Economides argued that Microsoft lawyers should have coached Gates
better, lined up stronger witnesses, and hammered home a few themes,
such as the benefit to consumers of Microsoft's free Internet browser,
its decision to price Windows reasonably when it could have charged much
more, and the thousands of programs written for Windows.
''These are simple points, but they were not really made effectively
by Microsoft witnesses," said Economides .
Microsoft also was haunted by a mountain of its own internal e-mail.
If the government prevails and the final penalty is a breakup of
Microsoft, the personal computing world could be Balkanized into a
confusing welter of incompatible systems, said Economides . Unlike AT&T,
he added, Microsoft has few top managers and might not weather a breakup
''I'm not so sure consumers won," Economides said. "If there's a
settlement breaking Microsoft into pieces and there are three different
versions of Windows, consumers lose."
An antitrust defeat also could embolden other companies to sue
Microsoft, and affect ongoing cases by Caldera and Blue Mountain Arts.
Caldera contends Microsoft illegally crushed the competing DR-DOS
operating system in the early 1990s. Blue Mountain claims Microsoft
programs sabotaged its electronic greeting cards to boost the company's
own e-card business. Shifting landscape Whatever the outcome of the
antitrust case, there are signs that the computing landscape already is
shifting in ways that clearly concern Microsoft.

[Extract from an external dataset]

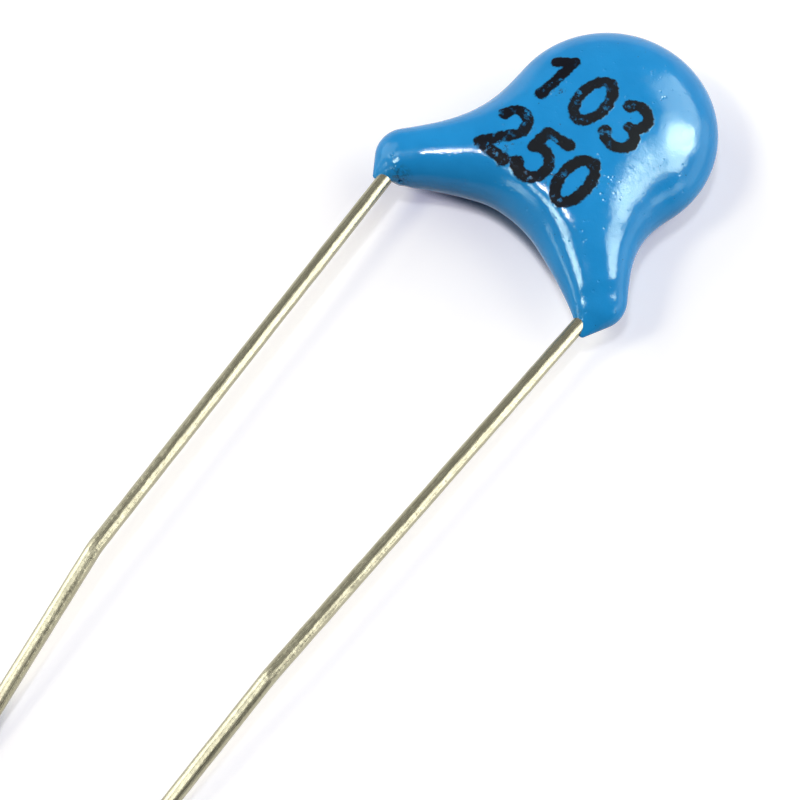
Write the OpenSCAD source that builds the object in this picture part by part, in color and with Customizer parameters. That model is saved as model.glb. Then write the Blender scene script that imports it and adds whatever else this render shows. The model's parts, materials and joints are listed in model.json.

Since the government prosecution began, America Online and Netscape
Communications have teamed to become an Internet colossus.
The iMac has breathed new life into Apple Computer, and the free Linux
operating system is making gains. Computer makers once cowed by
Microsoft now offer Linux as a substitute for Windows, and Netscape's
browser along with Microsoft's.
The hegemony of desktop PCs, Microsoft's bread and butter, eventually
may be eroded by TV set-top boxes and Web-centric hand-held devices like
the Palm Pilot and advanced cell phones.
Cisco Systems and Motorola are leading a push for new wireless Web
devices, and Sun Microsystems is using the Web to offer the type of
business software that has been a pillar of Microsoft's sales.